Prof. David John Perreault

Power electronic circuits process and control electrical energy, and are critical elements in many kinds of systems. The rapid evolution of technology is generating a demand for power electronics whose capabilities greatly exceed what is presently achievable. Challenges of particular importance include miniaturization and integration of power electronics, and improving their cost and dynamic performance. Miniaturization is difficult in part because the magnetic components used in most power circuits scale down poorly in size. Likewise, achieving integration and low cost is difficult because of the diverse materials and assembly methods that are required for contemporary designs.

Professor Perreault's research group is working to address these challenges through a combination of new technologies. One research focus is on the development of improved power passive components. Passive components such as inductors and capacitors often dominate the size and cost of power circuits, and limit their efficiency, noise attenuation, and transient performance. In one effort, we are developing means to improve the performance of passive filter components by compensating for their parasitics. These efforts have led to new integrated filter components with much better performance than conventional passives. Likewise, we are developing new types of power passive components that better scale to small sizes and high frequencies. Construction of these components using microfabrication techniques is also being explored, with the goal of enabling integrated fabrication of power converters.

A second research focus is the development of techniques to achieve greatly increased switching frequencies in power converters. Higher frequencies are desirable because they enable faster transient response and reduce passive component requirements. Moreover, at sufficiently high frequencies, batch fabrication of many circuit components may become possible, enabling higher levels of integration to be achieved. New system architectures, circuit designs, and control methods that together enable substantial increases in operating frequency over the present state of the art are being explored. It is anticipated that the technologies under development will lead to miniaturized, highly integrated power electronics.

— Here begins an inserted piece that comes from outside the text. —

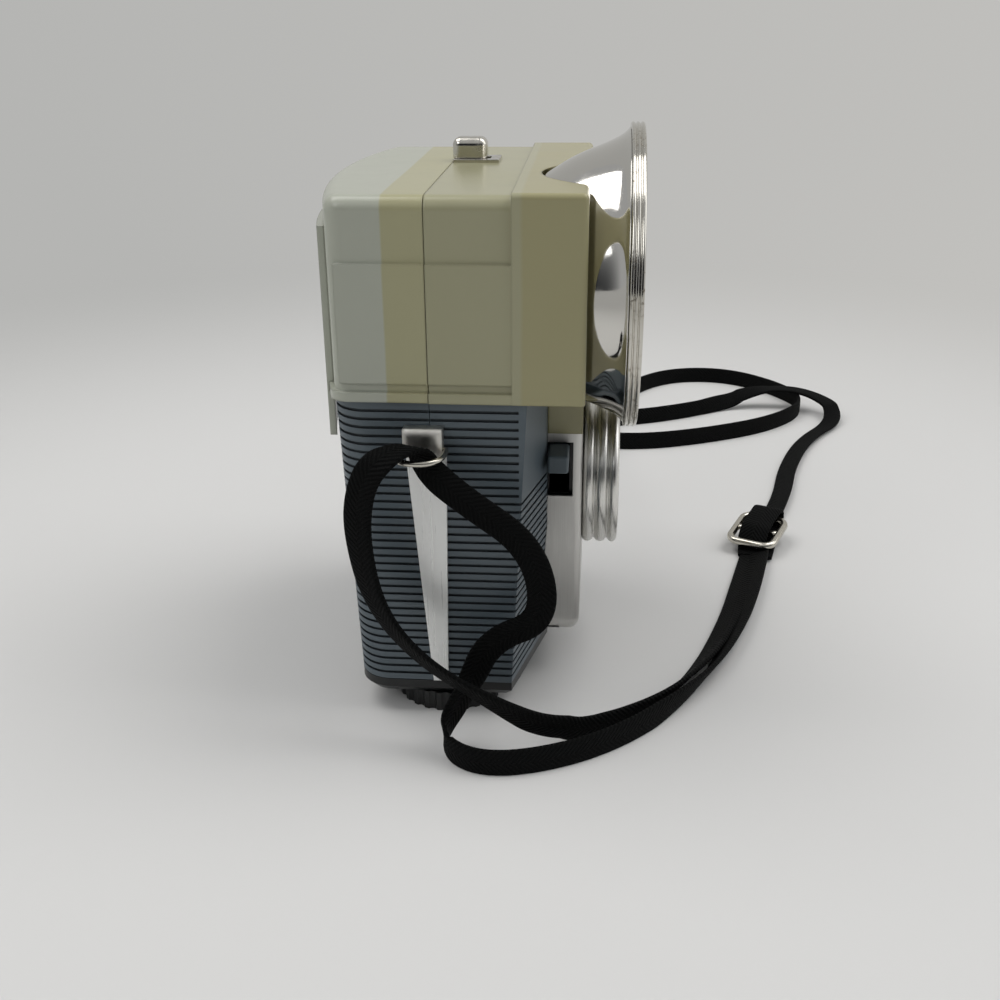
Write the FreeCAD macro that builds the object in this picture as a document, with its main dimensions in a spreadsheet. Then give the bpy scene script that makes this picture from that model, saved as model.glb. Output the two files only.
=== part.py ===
import FreeCAD, Part
import math
import os
import Sketcher
from FreeCAD import Placement, Rotation, Vector

# A snapshot camera for 127 roll film with a flash reflector built into its top.
# Millimetres. X runs across the camera, the lens looks along -Y and Z is up.
# While a piece is drawn, y = 0 is the joint between the front and the swinging
# back, and z = 0 is the table. Finished pieces are then moved along Y, so that
# the origin lies under the middle of the camera.

os.makedirs("parts", exist_ok=True)
doc = FreeCAD.newDocument("film_camera")

SIZES = {
    # Ribbed lower body, tapering down to the base
    "shell_width": 90.0,
    "foot_draw": 2.2,
    "waist_rear": 22.6,
    "foot_rear": 20.4,
    "waist_front": 21.8,
    "foot_front": 17.9,
    "cheek_slope": 0.25,
    "nose_depth": 25.4,
    "body_height": 73.2,
    "wall": 2.0,
    "corner_radius": 8.0,
    "rib_pitch": 2.03,
    "rib_first": 1.7,
    "groove_width": 0.7,
    "groove_depth": 0.6,
    "seam": 0.15,
    # Upper housing, its front block and its chin
    "top_height": 44.9,
    "rear_depth": 23.6,
    "rear_crown": 27.3,
    "arch_radius": 162.0,
    "back_round": 4.0,
    "roof_radius": 3.0,
    "block_out": 1.1,
    "block_start": 18.5,
    "block_front": 34.6,
    "block_lift": 0.8,
    "block_radius": 1.2,
    "panel_lift": 0.7,
    "panel_low": 4.3,
    "panel_high": 30.8,
    "panel_rear": 19.9,
    "lip_lift": 1.0,
    "lip_height": 2.3,
    "chin_height": 15.4,
    "back_plate_drop": 10.6,
    "back_plate_rise": 37.4,
    "back_plate_thick": 1.6,
    # Base, winding knob and spool
    "base_height": 4.2,
    "base_chamfer": 2.0,
    "knob_height": 5.0,
    "knob_gap": 0.2,
    "knob_radius": 13.9,
    "knob_scallops": 26.0,
    "scallop_radius": 1.3,
    "scallop_out": 0.715,
    "foot_radius": 3.0,
    "foot_out": 30.0,
    "foot_apart": 13.0,
    "key_radius": 2.95,
    "shaft_clearance": 0.05,
    "spool_offset": 28.0,
    "spool_back": -1.2,
    "spool_play": 1.75,
    "spool_flange": 10.0,
    "spool_core": 4.8,
    "spool_rim": 1.0,
    "spool_bore": 2.0,
    "key_blade": 1.2,
    "key_blade_width": 5.4,
    "key_blade_height": 3.6,
    "slot_play": 0.25,
    "pin_reach": 7.5,
    # Film chamber
    "gate_floor": 11.1,
    "gate_ceiling": 3.3,
    "gate_plate": 2.0,
    "gate_wing": 15.5,
    "gate_rear": 16.2,
    "gate_frame": 40.0,
    "gate_throat": 10.2,
    "gate_wall": 1.4,
    "plate_gap": 1.0,
    "plate_thick": 0.7,
    "plate_width": 48.0,
    "plate_height": 46.0,
    "spring_thick": 0.4,
    "spring_width": 9.0,
    "spring_span": 28.0,
    "gate_deck": 39.4,
    "gate_deck_front": 13.5,
    "gate_deck_rear": 9.6,
    "window_radius": 4.0,
    "bezel_width": 2.0,
    "bezel_step": 3.2,
    "slide_rail": 40.0,
    "slide_height": 15.0,
    "slide_length": 15.0,
    "slide_thick": 1.0,
    "slide_off": 0.55,
    "slide_play": 0.15,
    # Front panel, shutter and lens
    "front_width": 42.0,
    "front_depth": 34.0,
    "front_low": 2.0,
    "front_skin": 0.8,
    "front_round": 4.5,
    "front_edge": 1.6,
    "case_side_gap": 1.4,
    "case_margin": 1.4,
    "case_back": 23.0,
    "case_wall": 1.4,
    "lens_drop": 32.7,
    "barrel_radius": 19.25,
    "barrel_groove_one": 2.5,
    "barrel_groove_two": 6.0,
    "barrel_front": 43.3,
    "barrel_groove": 1.0,
    "barrel_mouth": 16.6,
    "lens_radius": 7.4,
    "lens_curve": 26.0,
    "bezel_depth": 1.0,
    "aperture_radius": 2.6,
    "shutter_radius": 12.0,
    "shutter_thick": 0.6,
    "blade_radius": 5.0,
    "blade_thick": 0.5,
    "blade_gap": 0.6,
    "pivot_radius": 1.45,
    "blade_pivot_x": 11.0,
    "blade_pivot_drop": 9.9,
    "lever_pivot_x": 10.0,
    "lever_drop": 22.5,
    "lever_hub": 3.0,
    "blade_root_long": 2.4,
    "blade_root_short": 1.8,
    "lever_front": 29.8,
    "lever_thick": 3.0,
    "tab_out": 8.7,
    "tab_round": 0.625,
    "tab_height": 4.5,
    "tab_ahead": 4.0,
    "tab_behind": 1.0,
    "slot_low_drop": 31.9,
    "slot_high_drop": 17.7,
    "smooth_rise": 7.925,
    "slot_front": 31.7,
    # Flash reflector, socket and cells
    "dish_offset": 14.0,
    "dish_height": 21.6,
    "dish_vertex": 7.7,
    "dish_curve": 34.1,
    "dish_wall": 0.8,
    "dish_waist": 41.3,
    "dish_waist_radius": 32.8,
    "dish_end": 43.3,
    "rim_radius": 34.4,
    "rim_front": 46.6,
    "rim_lip": 1.4,
    "rim_foot": 1.54,
    "rim_crown": 0.98,
    "dish_clearance": 0.6,
    "socket_radius": 7.0,
    "socket_bore": 4.75,
    "socket_nose": 16.0,
    "contact_thick": 0.5,
    "contact_radius": 3.0,
    "bulkhead_thick": 1.5,
    "cell_radius": 7.1,
    "cell_length": 49.0,
    "cell_nub": 1.3,
    "cell_nub_radius": 2.485,
    "cell_middle": -5.0,
    "cell_low": 11.0,
    "cell_spacing": 15.2,
    "strip_width": 9.0,
    # Viewfinder
    "finder_offset": 31.0,
    "finder_height": 26.4,
    "finder_width": 15.0,
    "finder_tall": 12.0,
    "finder_wall": 0.8,
    "finder_glass": 1.6,
    "eyepiece_width": 8.0,
    "eyepiece_margin": 3.0,
    "eyepiece_tall": 7.0,
    # Latch and hinge
    "latch_offset": 13.0,
    "latch_length": 8.6,
    "latch_width": 6.4,
    "latch_deck_half": 4.8,
    "latch_height": 5.0,
    "latch_round": 1.9,
    "latch_travel": 3.0,
    "latch_rear": 0.2,
    "latch_stem": 2.0,
    "latch_plate": 0.8,
    "latch_reach": 2.6,
    "catch_drop": 4.5,
    "latch_gap": 0.2,
    "hinge_out": 0.4,
    "hinge_drop": 1.2,
    "hinge_radius": 1.6,
    "hinge_gap": 0.3,
    "hinge_pin": 1.0,
    "hinge_half": 14.0,
    "hinge_middle": 7.8,
    # Side trim, strap lugs, rings and screws
    "trim_drop": 11.95,
    "trim_back": 5.7,
    "trim_front": 3.6,
    "trim_tip_back": 1.3,
    "trim_tip_front": 2.3,
    "trim_thick": 1.0,
    "trim_gap": 0.15,
    "lug_height": 6.6,
    "lug_drop": 11.9,
    "ring_up": 1.6,
    "lug_out": 3.6,
    "lug_back": 5.8,
    "lug_front": 3.0,
    "ring_wire": 0.7,
    "ring_length": 12.0,
    "ring_reach": 7.4,
    # Neck strap
    "strap_tube": 3.0,
    "buckle_wire": 1.1,
    "buckle_corner": 2.6,
    "buckle_bar": 0.9,
    "buckle_length": 20.0,
    "buckle_width": 11.0,
}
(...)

In addition to developing fundamental power conversion technologies, they are applied in a variety of applications. Automotive power generation and control is one such area. For example, the application of power electronics to enhance the efficiency, power, and transient performance of automotive alternators has been investigated. Also being developed are dc/dc converters and other power electronics for automotive applications, with the goal of enabling improved performance, safety, and comfort in vehicles. Other areas of interest include power components and circuits for industrial, commercial, consumer, and medical applications where improved size, efficiency, and performance are of importance.